À quoi tient la Beauté ?
À quoi tient la Beauté ? Où réside le mystère de l’œuvre belle et quel est le nombre d’or où l’art a son secret ?
Nous ne le saurons jamais ici-bas. Et pourtant sans la connaître nous ne laissons pas de la reconnaître toutes les fois que nous la rencontrons… Dans une sorte de ravissement qui nous purifie de nous-mêmes et nous recueille en elle, saisis de respect et d’amour, nous nous sentons transformés en Lumière mystérieuse dont le foyer nous demeure inaccessible, encore que nous soyons devenus intérieurs à lui et à nous : le chef-d’œuvre a suscité cette rencontre dont il procède, cette communion dont il garde le recueillement.
Toute la vérité de l’art est dans ce regard intérieur intégré à son mouvement. Peu importe que ses figures trahissent une gaucherie ingénue ou une technique raffinée ; l’essentiel est qu’elle porte cette inflexion virginale qui ouvre la matière au secret de l’Esprit.
Là, nulle imitation n’est possible, nulle contrefaçon ne tient, l’œuvre ne peut nous émouvoir si l’artiste ne s’est abandonné à l’étreinte de la Beauté, si la vibration de ce contact n’est toute vivante encore dans le modelé de son dessein. Aucune formule, aucun canon ne peuvent lui être à ce point d’aucun secours et nous dispenser nous-mêmes du don que nous avons à faire avec lui : une présence émane ici, qui exige, pour être perçue, une communion personnelle. C’est cette Présence qui est la Beauté. Toute œuvre d’art en porte le reflet, chacune à sa manière la communique, aucune ne l’enclôt, elle est infinie, elle est esprit, elle est Quelqu’un, mais son nom est ineffable.

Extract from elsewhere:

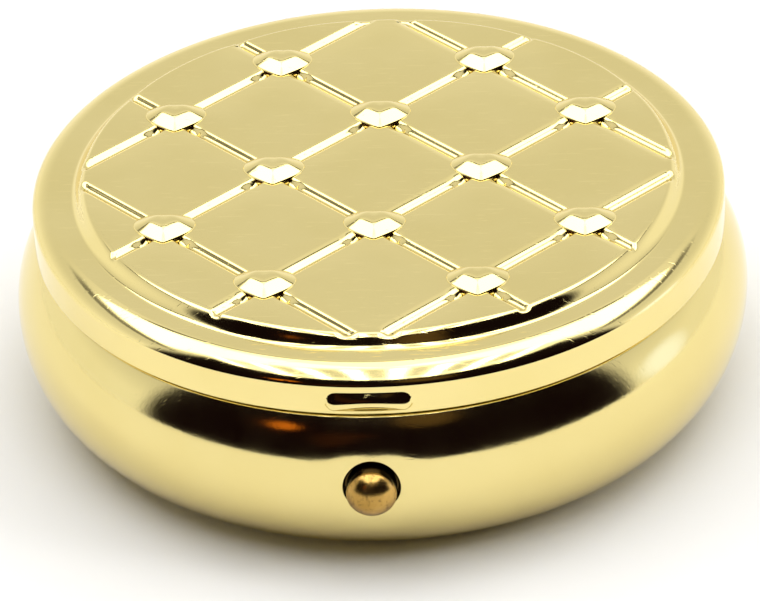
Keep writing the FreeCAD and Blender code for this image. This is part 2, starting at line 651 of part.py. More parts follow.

En assouplissant la matière à l’inspiration qui l’emporte, l’artiste cherche à faire vibrer, toujours plus riches et plus purs, les harmoniques d’un ton fondamental dont aucune oreille ne peut ici-bas percevoir l’inexprimable splendeur, et l’artiste est d’autant plus grand qu’il nous jette plus immédiatement au cœur du silence où l’esprit recueille l’écho de l’unique Parole dont le cœur obscurément touche les abîmes…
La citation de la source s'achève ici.